Lattice automorphisms of Lie algebras (Q1071098)

Let \(\theta\) be a lattice isomorphism of the Lie algebra \(L\) onto \(L^*\). The main results are: (1) Every non-constant lattice homomorphism is a lattice isomorphism. (2) If \(L\) is not abelian then each lattice automorphism of \(L\) is induced by at most one algebra automorphism of \(L\). (3) Let \(L=A\times B\) where \(A\cong B\) and \(A\) is not abelian. If \(L^*=A^*\times B^*\) then \(A^*\cong B^*\).

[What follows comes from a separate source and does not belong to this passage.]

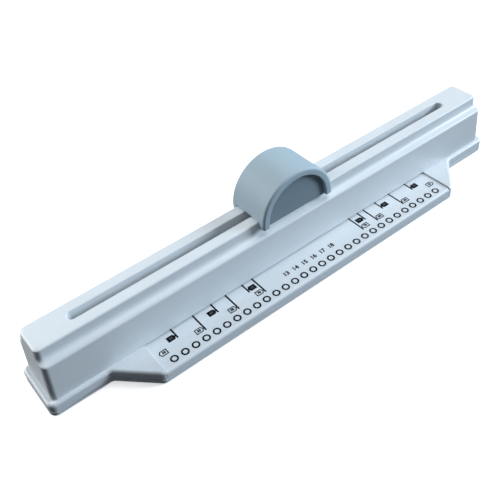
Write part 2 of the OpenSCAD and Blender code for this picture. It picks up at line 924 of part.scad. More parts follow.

A subalgebra of \(L\) is called \(\ell\)-characteristic if it is invariant under all lattice automorphisms of \(L\). (4) If \(L\) is of characteristic zero and has no proper \(\ell\)-characteristic subalgebras then either \(L\) is abelian, or almost abelian, or \(L=S_ 1\times\cdots\times S_ n\) where \(S_ i\)'s are lattice isomorphic simple Lie algebras. Remark. The first statement was proved by \textit{A. A. Lashkhi} in ``\({\mathcal L}\)-homomorphisms of Lie algebras'' [Atti Accad. Naz. Lincei, VIII. Ser., Rend., Cl. Sci. Fis. Mat. Nat. 70, 64--68 (1981; Zbl 0525.17003)]. The second statement was proved by \textit{A. A. Lashkhi} in ``Lattice isomorphisms of some classes of Lie algebras'' [Tr. Tbilis. Mat. Inst. Razmadze 46, 5--21 (1975; Zbl 0335.17003)]. In the paper ``Minimal noncommutative and minimal nonabelian algebras'' [Commun. Algebra 13, 305--328 (1985; Zbl 0558.17008)] the reviewer gives the answer to the question of this paper: there exist lattice isomorphic simple algebras of arbitrary large dimension.